Initial Notes on Elicit

Playing around a bit with the ML-powered research tool from the folks at Ought.org.

Assumed audience: Folks thinking about AI and ML, UI design, and—especially!—their intersection.

A bit of context: I recently came across the Elicit research tool from the team at Ought, and thought it was one of the most interesting (maybe the most interesting) use of AI and ML I’ve yet seen. I had the chance to chat a bit with Ought’s COO Jungwon Byun today after mentioning how interesting their work was on Twitter last week, and it got me pretty excited about the research possibilities for Elicit, so I finally made some time to play with it this evening. What follows are a stream of notes as I muck around.

Epistemic status: Test-driving a new tool, and by no means an expert in it: this is a first-run experience report.

One thing I really like right out of the gate is that it actively explains how it got the answers it does. Every single piece of data it surfaces links back to the content it refers to.

Directly related to that: the UI design actively encourages reading the paper. The top level set of results you get when you ask a query is an interactive list. When you click an item, to dig in past its summary, you get all of the information that Elicit has, including the paper text itself if they have the ability to share it.

Combined with the first note, this means that the default behavior when using the tool is something like:

  • Launch a search.
  • See the paper titles and abstract summaries.
  • Click into the paper.
  • See how the model got all of the info surfaced at both the summary level and its detailed analysis in the text of the paper.

The papers it serves up are not necessarily all directly related to the question — if you do a query where the corpus does not have the info it needs, the UI surfaces papers which are indirectly related and then explicitly states:

However, these papers do not explicitly address the question …”.

This kind of transparency is really important; I would argue it is literally the most important thing about any AI/ML system, and the vast majority of existing systems fail the test catastrophically. Zero for effort. I’d be curious to see whether you could surface even more here, digging further into how the model actually derived it, but just seeing where the model derived its summary/answer from is a huge step that most models do not take. (Imagine GitHub Copilot being able to point to its corpora of related samples — that would make it a far more illuminating tool, rather than the opaque oracle it is at present.)

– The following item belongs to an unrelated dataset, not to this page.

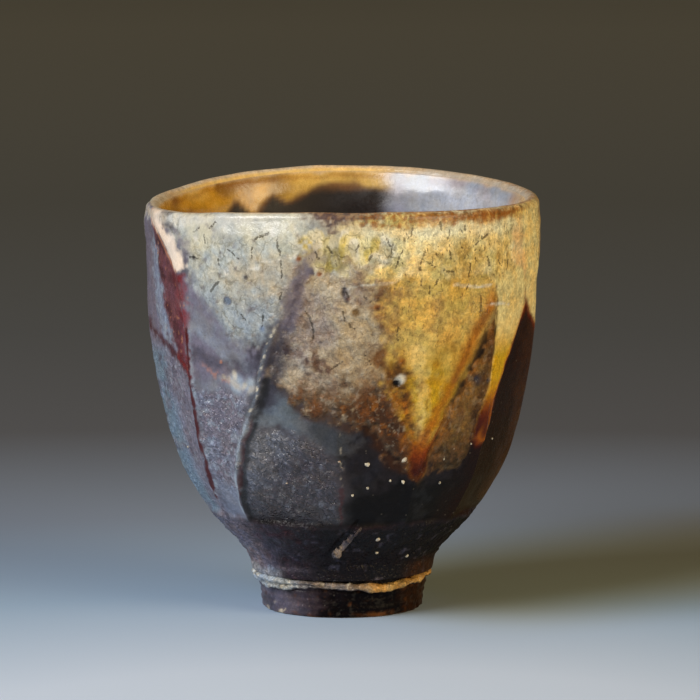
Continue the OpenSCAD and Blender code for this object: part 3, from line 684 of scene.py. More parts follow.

The kinds of data surfaced are also very helpful for evaluating the papers. Getting lists like this alone could be a huge boon as you’re trying to get your head around a new topic:

Can I trust this paper?

  • No mention found of funding source
  • No mention found of participant count
  • No mention found of multiple comparisons
  • No mention found of intent to treat
  • No mention found of preregistration

Well, hey, this particular paper has now gone down significantly in my estimation of its likely validity, given that all of these are pretty important markers!

The flip side there is that the model, unsurprisingly given how systems like this work, can be kind of dumb. For example, I clicked into a paper it surfaced — a lit review — and it reported tha there were 5 participants.” I was curious how that worked given it was a lit review. It turns out that the model identified the participant count from one of the papers cited by the lit review in question. The model did correctly identify that it was a lit review, but did not adjust the rest of its reporting accordingly.

As with all current ML systems, you cannot trust the model’s answer, but that does not make it useless. Because it points you into the paper source, thereby encouraging you to interact with the text yourself, it can still serve to enable your own reading and understanding. The defaults — I really cannot emphasize this enough — matter, and at least on this first pass with Elicit, the defaults are good. They bias toward do the reading” and understand this”, acting as a gateway and a useful way of surfacing materials, rather than as a shortcut around them.

Also, as with other current ML-driven systems, updating your query/input based on the results you get in the first round can be a productive exercise. Here, for example, I noticed that although Elicit reported that no papers specifically addressed the question I asked, several of the papers had adjacent phrases in their text, and so I did a new search using the phrase which seemed like they could be good prompts, and using those did indeed surface more useful data.

That is suggestive of one of the ways a tool like this could be particularly helpful (and matches one of the things Jungwon noted to me as we talked about this earlier): when you are first starting to learn about a field, you may not know what to ask, still less where to find the answers. You can ask a relatively naïve version of a question and then use the responses to refine your question to use the field’s jargon — because every field has jargon, but by definition you cannot know it as an outsider/newcomer!

The last thing I noticed in this evening’s pass: one of the pervasive problems with published literature like this is the frequency with which people cite papers wrongly — incorrectly summarizing the citation, sometimes even citing it as reporting the opposite of what it actually reports. The built-in list of citations of the paper makes it pretty easy to compare the citations to the actual paper’s argument — again, with a well-designed presentation. This is not itself a ground-breaking capability, and of course it is limited by the corpus fed into the model (another persistent challenge of these systems!), but it could be very helpful when trying to do archaeological/historical work on a given concept or claim.


That’s enough for now, but I think I will probably start making regular use of Elicit, and if/as I have more notes like this, I will write them up and share them. I may also put together a screen-cast on it once I have used it a bit more. So far, though, I really like it!